It's hard to say whether the Golden State Warriors should be thrilled or terrified to see the Dallas Mavericks come to town.
The 0-4 Warriors look to continue their dominance over the Mavericks (3-1) when the teams meet Thursday for the first time since Golden State's shocking first-round playoff upset last season.
Golden State is 9-2 in its last 11 games against the Mavs, taking five straight during the regular season and knocking off the 67-win Mavericks in six games in the opening playoff round.
The high-scoring Mavs, however, will have no lack of motivation as they arrive at Oracle Arena looking to exact some revenge.
"We all still have a bitter taste in our mouths," Dirk Nowitzki told the team's official Web site. "But we understand that whatever we do now it doesn't take back what happened in May."
Dallas lost all three games at Oakland in that series as it became the first top seed to fall in the first round since 1999.
The Mavs, though, have bounced back this season and seem to be finding their form. In home wins Saturday and Monday over Sacramento and Houston, Dallas averaged 115 points and showcased its depth.
Starting point guard Devin Harris was out against the Kings with a bruised left thigh, but Jose Juan Barea scored 25 points in his place. Top reserve Jason Terry, meanwhile, had 31 points against the Rockets.
"I'm very comfortable in this role,'' said Terry, who's started for most of his NBA career but came off the bench for the University of Arizona when the Wildcats won the national championship in 1997. "I'm going to go out there and give us what we need, a good punch off the bench every night.''
The Mavs are somewhat banged-up, but should get a boost from the return of Harris, who's expected to play Thursday. Star forward Josh Howard (24.0 points per game) is day-to-day after turning his ankle against Houston, and center Erick Dampier practiced for the first time Tuesday after offseason shoulder surgery.
Unmatched depth, however, has allowed the Mavs to easily overcome their injuries. Even with Nowitzki scoring less this season at 21.5 points a game, Dallas is getting plenty of scoring from Terry (22.8), Howard and Jerry Stackhouse (11.0), among others. The Mavericks are tied for the league lead with a 50.5 field-goal percentage.
"We're an awfully tough team to beat because this is not a one-man band with Dirk," Dallas coach Avery Johnson told the team's official Web site. "We have a team."
That could be bad news for Golden State, which is allowing 119.5 points per game - most in the league and seven more than the next-worst average. The Warriors held the Mavs to less than 100 points in all four playoff wins last season.
For Golden State, Tuesday's 108-104 home loss to Cleveland actually represented a defensive improvement.

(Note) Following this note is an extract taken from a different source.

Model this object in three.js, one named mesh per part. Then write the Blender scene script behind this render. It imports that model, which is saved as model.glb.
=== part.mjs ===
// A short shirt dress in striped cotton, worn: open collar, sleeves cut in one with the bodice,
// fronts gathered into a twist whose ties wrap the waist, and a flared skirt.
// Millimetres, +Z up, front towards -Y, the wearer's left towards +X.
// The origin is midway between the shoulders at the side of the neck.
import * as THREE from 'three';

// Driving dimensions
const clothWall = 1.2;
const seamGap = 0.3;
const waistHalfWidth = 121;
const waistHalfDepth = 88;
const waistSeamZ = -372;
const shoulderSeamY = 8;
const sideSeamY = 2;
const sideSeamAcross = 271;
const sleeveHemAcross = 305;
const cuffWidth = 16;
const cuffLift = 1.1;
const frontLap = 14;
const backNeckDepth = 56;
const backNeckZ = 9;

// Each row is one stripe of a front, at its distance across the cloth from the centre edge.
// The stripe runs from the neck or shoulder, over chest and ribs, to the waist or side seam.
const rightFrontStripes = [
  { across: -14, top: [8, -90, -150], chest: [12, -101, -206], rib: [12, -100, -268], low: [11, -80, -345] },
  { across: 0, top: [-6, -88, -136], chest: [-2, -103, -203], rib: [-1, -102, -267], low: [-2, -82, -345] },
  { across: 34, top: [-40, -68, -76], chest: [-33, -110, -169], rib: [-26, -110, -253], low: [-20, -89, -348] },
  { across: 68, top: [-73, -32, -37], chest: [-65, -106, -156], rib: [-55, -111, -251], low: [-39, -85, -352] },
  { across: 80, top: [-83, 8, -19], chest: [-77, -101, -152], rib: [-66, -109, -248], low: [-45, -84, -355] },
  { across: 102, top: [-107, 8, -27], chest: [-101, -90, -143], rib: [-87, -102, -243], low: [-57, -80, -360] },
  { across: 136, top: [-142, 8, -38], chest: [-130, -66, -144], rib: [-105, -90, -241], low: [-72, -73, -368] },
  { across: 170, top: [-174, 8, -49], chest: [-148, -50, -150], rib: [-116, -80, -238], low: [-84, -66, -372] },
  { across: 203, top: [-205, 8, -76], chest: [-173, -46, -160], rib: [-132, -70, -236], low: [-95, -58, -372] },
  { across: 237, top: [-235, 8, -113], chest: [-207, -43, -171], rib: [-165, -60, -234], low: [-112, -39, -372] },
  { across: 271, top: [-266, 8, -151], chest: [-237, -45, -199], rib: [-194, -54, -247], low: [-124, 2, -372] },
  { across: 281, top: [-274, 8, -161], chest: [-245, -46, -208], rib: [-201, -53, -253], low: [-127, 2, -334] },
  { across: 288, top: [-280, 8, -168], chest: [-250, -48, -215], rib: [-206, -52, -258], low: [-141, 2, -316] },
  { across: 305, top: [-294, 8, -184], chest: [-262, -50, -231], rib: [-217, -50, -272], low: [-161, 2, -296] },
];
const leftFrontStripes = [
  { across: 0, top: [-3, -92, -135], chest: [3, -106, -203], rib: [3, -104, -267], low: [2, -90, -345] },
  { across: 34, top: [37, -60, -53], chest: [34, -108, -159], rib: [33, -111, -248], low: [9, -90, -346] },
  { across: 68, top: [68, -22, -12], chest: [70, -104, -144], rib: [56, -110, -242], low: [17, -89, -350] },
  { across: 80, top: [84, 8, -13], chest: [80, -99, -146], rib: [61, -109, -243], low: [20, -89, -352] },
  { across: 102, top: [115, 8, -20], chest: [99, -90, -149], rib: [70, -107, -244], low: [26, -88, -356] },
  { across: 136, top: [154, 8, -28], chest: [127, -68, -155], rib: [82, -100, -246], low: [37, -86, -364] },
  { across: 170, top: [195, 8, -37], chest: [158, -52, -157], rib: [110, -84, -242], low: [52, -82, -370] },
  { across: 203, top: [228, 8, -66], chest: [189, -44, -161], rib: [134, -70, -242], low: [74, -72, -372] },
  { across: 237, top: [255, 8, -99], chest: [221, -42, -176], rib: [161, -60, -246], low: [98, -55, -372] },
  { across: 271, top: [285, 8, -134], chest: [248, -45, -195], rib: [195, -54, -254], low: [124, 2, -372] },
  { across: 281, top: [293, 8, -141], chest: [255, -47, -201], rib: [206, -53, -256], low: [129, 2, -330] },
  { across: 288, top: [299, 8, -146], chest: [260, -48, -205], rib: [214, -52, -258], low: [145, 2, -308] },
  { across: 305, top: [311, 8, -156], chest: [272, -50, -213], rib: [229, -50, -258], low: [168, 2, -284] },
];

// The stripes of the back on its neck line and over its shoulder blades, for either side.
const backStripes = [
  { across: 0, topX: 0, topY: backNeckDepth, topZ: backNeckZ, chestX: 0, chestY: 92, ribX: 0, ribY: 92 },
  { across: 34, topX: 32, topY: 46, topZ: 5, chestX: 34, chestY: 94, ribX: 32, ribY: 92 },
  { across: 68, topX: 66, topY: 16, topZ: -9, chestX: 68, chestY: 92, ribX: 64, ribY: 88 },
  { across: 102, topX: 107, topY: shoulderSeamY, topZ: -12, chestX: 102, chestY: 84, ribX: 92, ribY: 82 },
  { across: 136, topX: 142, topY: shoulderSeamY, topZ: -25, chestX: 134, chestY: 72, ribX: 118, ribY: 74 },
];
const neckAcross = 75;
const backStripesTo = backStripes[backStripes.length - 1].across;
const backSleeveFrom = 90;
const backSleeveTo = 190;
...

"I felt we were playing good basketball, and at one point we had the game under control,'' point guard Baron Davis said. "Then we had a couple of bad breaks defensively. It's a tough loss, but it was a great NBA game. We're young, and we keep trying to figure it out.''
Having traded away Jason Richardson and playing without Stephen Jackson for the first seven games (disciplinary suspension), the Warriors' starting lineup will look a bit different than the last time the Mavs saw it.
Mickael Pietrus and Kelenna Azubuike, neither of whom started during the 2006-07 playoffs, have started all four games this season for Golden State.